The extracted folder should contain a raw data file with and a .txt extension and a spss syntax file with a .sps file extension. There may also be other files which could include a formatted spss data file with a .sav extension.

A window containing the extracted syntax and data files.

These files are ready to be processed and used.

 

Step 3) Processing and subsetting the raw data file.

The purpose of this step to get rid of variables and observations that will not be useful for your analysis. For example if you have data for Toronto you may not want gepographic records for the rest of Canada. Also the postal code data contains postal codes that have been retired. You can create a best match version with only active potal codes. If you want the complete data file including all geographic variables and retired postal codes you may use the already formatted SPSS data file with the .sav extension and skip this step.

Double click the SPSS syntax file to open it.

A window with the SPSS syntax file displayed.

 

Once the file is opened in SPSS you will need to insert the file pathway to where you saved the raw data file. This will tell SPSS where to find the data that you are trying to format.

The SPSS syntax file will open. Find a line near the top beginning with "FILE HANDLE DATA/ data-cke-saved-NAME=" NAME=" which will be followed by a file pathway in quotation marks. Replace the file pathway with the pathway to the text data file. Make sure to include the file name and the extension and it must be within the quotation marks.

You will also need to tell SPSS where to save the formatted data file. Scroll to the bottom of the screen.

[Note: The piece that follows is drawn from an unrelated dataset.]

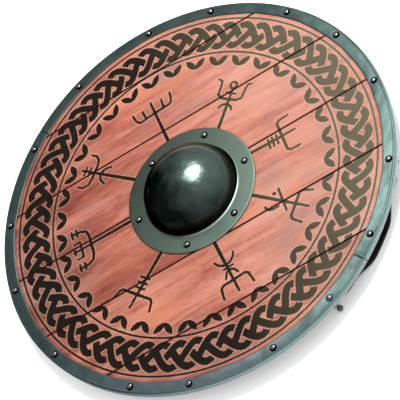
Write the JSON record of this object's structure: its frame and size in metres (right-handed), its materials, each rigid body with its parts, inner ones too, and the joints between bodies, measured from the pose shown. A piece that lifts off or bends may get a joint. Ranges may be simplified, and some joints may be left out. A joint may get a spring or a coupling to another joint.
{
  "type": "wooden round shield",
  "caption": "Round wooden shield of edge-joined planks with a riveted steel rim, a domed steel hand boss, painted face, battens and grip behind, and a leather strap.",
  "frame": {"origin": "middle of the grip's underside, below the centre of the boss, on the surface that the shield lies on", "axes": "+Z is the way the painted face looks, +X runs along the planks, +Y across them and along the grip"},
  "size_m": [0.61, 0.61, 0.0828],
  "materials": {
    "stained_wood": "red stained softwood, painted face, satin",
    "batten_wood": "stained softwood, plain",
    "rim_steel": "blue-grey rolled strip, satin",
    "boss_steel": "dark polished steel",
    "rivet_steel": "blackened, glossy heads",
    "screw_steel": "plain zinc screws",
    "strap_leather": "black leather, satin"
  },
  "bodies": {
    "root": {"plank_1": "stained_wood", "plank_2": "stained_wood", "plank_3": "stained_wood", "plank_4": "stained_wood", "plank_5": "stained_wood", "plank_6": "stained_wood", "rim_half_lower": "rim_steel", "rim_half_upper": "rim_steel", "boss": "boss_steel", "boss_rivet_1": "rivet_steel", "boss_rivet_2": "rivet_steel", "boss_rivet_3": "rivet_steel", "boss_rivet_4": "rivet_steel", "boss_rivet_5": "rivet_steel", "boss_rivet_6": "rivet_steel", "rim_rivet_01": "rivet_steel", "rim_rivet_02": "rivet_steel", "rim_rivet_03": "rivet_steel", "rim_rivet_04": "rivet_steel", "rim_rivet_05": "rivet_steel", "rim_rivet_06": "rivet_steel", "rim_rivet_07": "rivet_steel", "rim_rivet_08": "rivet_steel", "rim_rivet_09": "rivet_steel", "rim_rivet_10": "rivet_steel", "rim_rivet_11": "rivet_steel", "rim_rivet_12": "rivet_steel", "rim_rivet_13": "rivet_steel", "rim_rivet_15": "rivet_steel", "strap_rivet": "rivet_steel", "strap_stud": "rivet_steel", "cross_batten_left": "batten_wood", "cross_batten_right": "batten_wood", "grip_batten": "batten_wood", "batten_screw_01": "screw_steel", "batten_screw_02": "screw_steel", "batten_screw_03": "screw_steel", "batten_screw_04": "screw_steel", "batten_screw_05": "screw_steel", "batten_screw_06": "screw_steel", "batten_screw_07": "screw_steel", "batten_screw_08": "screw_steel", "batten_screw_09": "screw_steel", "batten_screw_10": "screw_steel", "batten_screw_11": "screw_steel", "batten_screw_12": "screw_steel", "batten_screw_13": "screw_steel", "batten_screw_14": "screw_steel", "batten_screw_15": "screw_steel", "batten_screw_16": "screw_steel", "carry_strap": "strap_leather"}
  },
  "joints": []
}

Scroll to the bottom of the syntax file. Find a line beginning with "SAVE Outfile=" followed by a file pathway within quotation marks. Replace the existing pathway with the pathway to the location you want to save your formatted SPSS file. Remember to include the file name you want to give your file with a .sav extension and input it within the quotation marks.

Now we will subset the datafile to give us the observations that match the geography you need and to create a 'Best Match' file with only active postal codes. For this process we will use the 'Select if'  command. In the example below we inserted the line: Select if (cduid=3520 and sli=1).

The syntax file with the "Select if" subsetting argument inputted before the line beginning with "SAVE OUTFILE".

 

Now we will tell SPSS to keep only the variables we plan to use. For this we are using the 'KEEP' command. For a description of variable names used in the PCCF please see the Reference Guide. In the example below we inserted the line: /KEEP postcode cduid csdname dauid sli.

The syntax file with the "/KEEP" argument inputted directly under the line beginning with SAVE OUTFILE. Make sure to remove the period from the save outfile line and input it at the end of the /keep line.

We will now run the syntax file.

To run the syntax file click Run in the top menu and then click "All" from the drop down menu.

 

A formatted .sav will be created with the location  and name you identified. Open the file to check if your subsetting worked. 

An image of the formatted data file open in SPSS. Check your variables and observations to make sure that the file contains what you need.

 

Step 4): Merging of the two files

Click on Data -> Merge Files –> Add Variables 

The PCCF file opened in SPSS with the cursor selecting "data" then "Merge Files" then "Add Variables".

 

Use the browse feature to locate the data you are merging with the PCCF and click continue.

The add variables window.

The next step of the "Add Variables" window. In this window you will assign the DAuid variable to be the key variable to match the two datasets. To achieve this follow instructions A, B and C. A) Click DAuid in located under "Excluded Variables". B) Click the Check box "Match cases on key variables". Make sure the button for "Non-active dataset is keyed table" is selected. C) Click the arrow to transfer DAuid to the box "Key Variables:"

Click OK and your merged file will be displayed: 

Click the "OK" button and the merged files will be displayed.

 

 

The merged datasets. Check the file to confirm that the variables from each dataset are represented. The original census dataset contained one row for each Dissemination Area (DA). As a DA contains more than one postal codes these rows are duplicated when the files are merged.

 

 

-------------------------------------------------------------------------------- [1] Prior to 2001, DAs were called enumeration areas.